Check the commutator. I had one delaminate on one spot and it turned fine one way but not the other. Although it did not bind as much as catch in that one spot. 

Are the motor magnets coming into contact with the armature?


----------



## Hittman101 (Oct 21, 2009)

The pinion might have moved and you might need to push it back some..


----------



## Grandcheapskate (Jan 5, 2006)

[email protected] said:


> Check the commutator. I had one delaminate on one spot and it turned fine one way but not the other. Although it did not bind as much as catch in that one spot.
> 
> Are the motor magnets coming into contact with the armature?


"Catch" is a good word to use as it does seem to catch in one spot. However, it seems to "catch" when I turn it in the loose direction. In the other direction it is just a whole lot tighter.

Do I have to disassemble the chassis to check for any delamination? From what I can see, there doesn't appear to be any problem with the arm.

I also don't see it hitting the magnets, but it's impossible to tell. I have tried moving the crown and gear saver. The pinion is positioned just right. Nothing changes for the better.

Thanks...Joe


----------



## jobobvideo (Jan 8, 2010)

try a lifelike rear end? change the pinion? worn comm brush?


----------



## 1976Cordoba (Sep 20, 2000)

My gut says you have a flat spot on a gear tooth.

You could burnish down the egdes on the comm, but I don't think you'd notice a high spot there unless it was way out of whack.


----------



## slotking (May 27, 2008)

do u have a 9nolt battery

turning the wheel by hand is misleading, because the wrong face of the gear teeth touch.

you have turn the arm

try a 9volt battery, listen to it, then reverse the battery so it run the other way and listen
what sounds better?

I would also inspect the teeth with a magnifier, look for bent over teeth or missing teeth.

watch the arm shaft and the axle, make sure both are straight


----------



## Grandcheapskate (Jan 5, 2006)

I had my mechanic look at it tonight and he believes the pinion gear may either have a high spot or be a little off center. I'll either replace it or just let it wear in - it's only a runner.

Thanks...Joe


----------



## Hornet (Dec 1, 2005)

Flip the magnets and the axle around and run it backwards.

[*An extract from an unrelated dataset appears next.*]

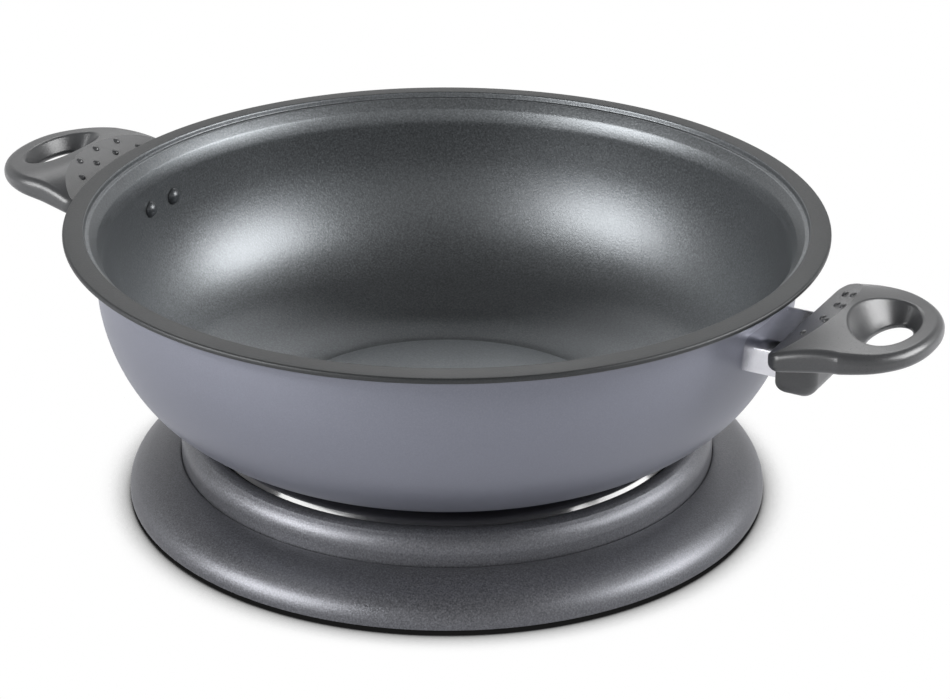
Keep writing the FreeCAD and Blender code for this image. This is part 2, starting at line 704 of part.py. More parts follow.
def make_upper_tier():
    # The raised step: a rounded shoulder, a shelf for the seat ring and three screw posts.
    shelf_top = SEAT_BOTTOM_Z
    shelf_low = SEAT_BOTTOM_Z - SHELL_WALL
    tier = turned_profile([
        (UPPER_RADIUS, TIER_SEAT_Z),
        (UPPER_RADIUS, 29.0, 9.0),
        (115.5, UPPER_TOP_Z, 5.0),
        (UPPER_MOUTH_RADIUS, UPPER_TOP_Z - 0.4, 0.8),
        (UPPER_MOUTH_RADIUS, shelf_top),
        (SHELF_INNER_RADIUS, shelf_top),
        (SHELF_INNER_RADIUS, shelf_low),
        (UPPER_MOUTH_RADIUS + SHELL_WALL, shelf_low),
        (UPPER_MOUTH_RADIUS + SHELL_WALL, UPPER_TOP_Z - SHELL_WALL - 0.6, 1.0),
        (116.0, UPPER_TOP_Z - SHELL_WALL - 0.8, 1.0),
        (UPPER_RADIUS - SHELL_WALL, 27.5, 5.0),
        (UPPER_RADIUS - SHELL_WALL, TIER_SEAT_Z),
    ])
    posts = []
    for angle in SCREW_ANGLES:
        place = polar(TIER_SCREW_CIRCLE, angle)
        posts.append(cylinder(4.2, TIER_SEAT_Z, shelf_low + 0.5, place))
    for turn in range(12):
        rib = box(UPPER_MOUTH_RADIUS + 2.0, UPPER_RADIUS - 1.0, -0.8, 0.8, 19.0, 29.0)
        rib.rotate(Vector(0, 0, 0), Vector(0, 0, 1), 15 + turn * 30)
        posts.append(rib)
    tier = fuse([tier] + posts)
    for angle in SCREW_ANGLES:
        tier = tier.cut(cylinder(1.3, 10, shelf_top - 0.8, polar(TIER_SCREW_CIRCLE, angle)))
        tier = tier.cut(cylinder(1.7, 10, 40, polar(SEAT_SCREW_CIRCLE, angle)))
    tier = tier.cut(inlet_window())
    return tier.removeSplitter()


def skirt_side(foot_corner):
    # The outside of the skirt, from its foot over the shoulder into the groove.
    return [
        (LOWER_RADIUS, LOWER_EDGE_Z, foot_corner),
        (LOWER_RADIUS, 7.0, 5.0),
        (LOWER_RADIUS - 5.7, 14.4, 8.0),
        (UPPER_RADIUS + 2.9, GROOVE_TOP_Z + 0.2, 1.2),
        (UPPER_RADIUS + 0.5, TIER_SEAT_Z, 0.5),
    ]


def make_lower_tier():
    # The wide skirt: a sloping shell with a rounded foot, and a ledge that carries the upper tier.
    ledge_low = TIER_SEAT_Z - SHELL_WALL
    wall = SHELL_WALL
    tier = turned_profile(skirt_side(0.8) + [
        (LEDGE_INNER_RADIUS, TIER_SEAT_Z),
        (LEDGE_INNER_RADIUS, ledge_low),
        (UPPER_RADIUS + 1.7, ledge_low, 2.0),
        (UPPER_RADIUS + 3.2, GROOVE_TOP_Z - wall, 1.0),
        (LOWER_RADIUS - 6.9, 12.2, 5.0),
        (LOWER_RADIUS - wall, 6.0, 3.0),
        (LOWER_RADIUS - wall, LOWER_EDGE_Z),
    ])
    posts = []
    for turn in range(4):
        place = polar(BASE_SCREW_CIRCLE, 45 + turn * 90)
        posts.append(cylinder(4.5, PLATE_Z + 4.5, ledge_low + 0.5, place))
    for turn in range(12):
        rib = box(LOWER_RADIUS - 21.0, LOWER_RADIUS - 1.5, -0.8, 0.8, 5.5, 18.0)
        rib.rotate(Vector(0, 0, 0), Vector(0, 0, 1), turn * 30)
        posts.append(rib)
    tier = fuse([tier] + posts)
    outside = turned_profile(skirt_side(0.0) + [
        (0.0, TIER_SEAT_Z),
        (0.0, LOWER_EDGE_Z),
    ])
    tier = tier.common(outside)
    for turn in range(4):
        tier = tier.cut(cylinder(1.4, 0, ledge_low + 1.0, polar(BASE_SCREW_CIRCLE, 45 + turn * 90)))
    for angle in SCREW_ANGLES:
        tier = tier.cut(cylinder(1.7, 10, 30, polar(TIER_SCREW_CIRCLE, angle)))
    tier = tier.cut(inlet_window())
    return tier.removeSplitter()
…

Mike's right,finger spinning the tires loads the wrong side of the gears.


----------



## Pomfish (Oct 25, 2003)

Since it is a runner try this, run the chassis with a 9 volt battery and put a lighter flame up under the gears while they are turning.
Not for a long time mind you, you will hear the pitch change as the gear softens and resets to the other gear. As soon as you hear that pull the flame away.
Got that tip from Ed Bianchi and it has worked for me in the past.
good luck
later,
Keith


----------



## slotking (May 27, 2008)

afraid of fire, do the same with an soldering iron

SEE VID
http://ho-tips.net/showthread.php?tid=1630


----------



## LDThomas (Nov 30, 1999)

Grandcheapskate said:


> I was running a few of my Tyco 440x2 cars today. One car seemed a little "off" so I took a closer look. When I try to turn the rear wheels by hand, they turn very nicely in one direction and are quite tight in the other direction. Unfortunately, the drive train must turn in the direction which is tight.
> 
> Thanks...Joe


Remember, when rotating the wheels by hand, rotating them backwards meshes the gears with the same faces that mesh when the pinion drives them forward. If the friction is in the gears, the situation described above is OK.


----------



## Grandcheapskate (Jan 5, 2006)

Guys....thanks for all the tips.

Joe


----------



## slotking (May 27, 2008)

> Remember, when rotating the wheels by hand, rotating them backwards meshes the gears with the same faces that mesh when the pinion drives them forward. If the friction is in the gears, the situation described above is OK


yes, but the torque is from the wrong side (crown pushing the pinion) to really see it has to be the other way around from my testing gears


----------



## Bill Hall (Jan 6, 2007)

Joe,

Pretty normal, the gears get worn-in in the primary direction of travel. As stated, your contacting the gear teeth on the backlash side when you finger roll the tires. You may have to ease the lash a little... or/and 

1 lighter trick
2 toothpaste lap in reverse
3 toothpaste lap in forward
4 clean up
5 go racing

Lapping the backside is frequently over looked, but makes for a smoother chassis off throttle/decel.


----------



## slotking (May 27, 2008)

or put in fresh gears:wave:

But you can add a few spacer behind the crown gear to to reduce how far the crown travel away from the pinion or if it has the gear boss, use that to reduce how far the crown can pull away.

or try new gears from Slottech or the other companies


----------



## alpink (Aug 22, 2010)

wondering why the world's most interesting and biggest TYCO fan hasn't weighed in here with his expert advice on how to solve this dilemma?
stay thirsty friend


----------



## LeeRoy98 (Jul 8, 2005)

alpink said:


> wondering why the world's most interesting and biggest TYCO fan hasn't weighed in here with his expert advice on how to solve this dilemma?
> stay thirsty friend


ROFLMAO... yeah, maybe he is out quenching his thirst??


----------